A love letter to the tech marketers who buy my contact information.

The longer-term answer: Polish that marketerd
Before I give any marketing advice, let me just say that I'm not a marketer. I had other options in life.

That said, I'm of the Fred Wilson school of marketing, which boils down to "build products that don't suck." How? The Steve Blank school of product development: Start with a customer, not a product. It's not about the damn product. Sale No. 2 should come from a rabid introduction from customer No. 1.

Still not making sense? One last clue: Tony Hsieh of Zappos fame doesn't actually cobble shoes. It's not about building the product; it's about creating the culture that produces evangelists, internally and externally. Note that unlike with Fred and Steve, I didn't link to Tony's writing. The lesson there is that sometimes books can feel like chloroform.

If there's a theme here, it's 1) read a non-marketing book every once in awhile; and 2) assume that the best way to transform a process is to transform its adjacencies.

You know this: Your sales and marketing teams are actually everyone in your entire company. Act accordingly. Hire people who leverage their creativity and their networks on your company's behalf. Apply what you've learned from social.
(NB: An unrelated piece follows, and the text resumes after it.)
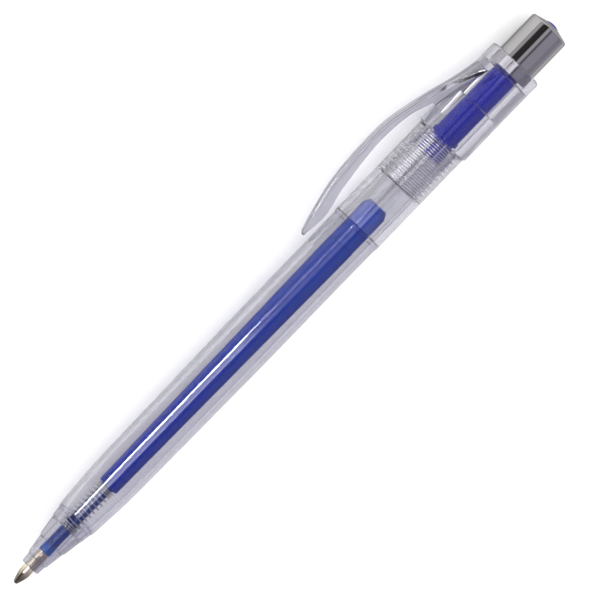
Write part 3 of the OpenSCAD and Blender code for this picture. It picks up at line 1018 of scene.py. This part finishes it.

Here's how I explain old-school salesmanship to the social generation. Back in the day, when grandpa hired a really great salesman, he was actually paying for that person's Rolodex (a social network made of cardboard). That salesman would systematically reach out to all the businesspeople he'd ever met (anyone who'd ever given him a "like"), and he'd use his phone or face-to-face meetings to "tweet" how impressed he was with grandpa's company/product. What grandpa was really paying for was the salesman's willingness to exert his social influence (his Klout Score) on behalf of grandpa's company/product.

You know how Facebook's real product is you? Well, if you work at a company, a variation of that rule applies. You're its product. So when you spam, that's the company's product. And it's nearly impossible to look past that fact.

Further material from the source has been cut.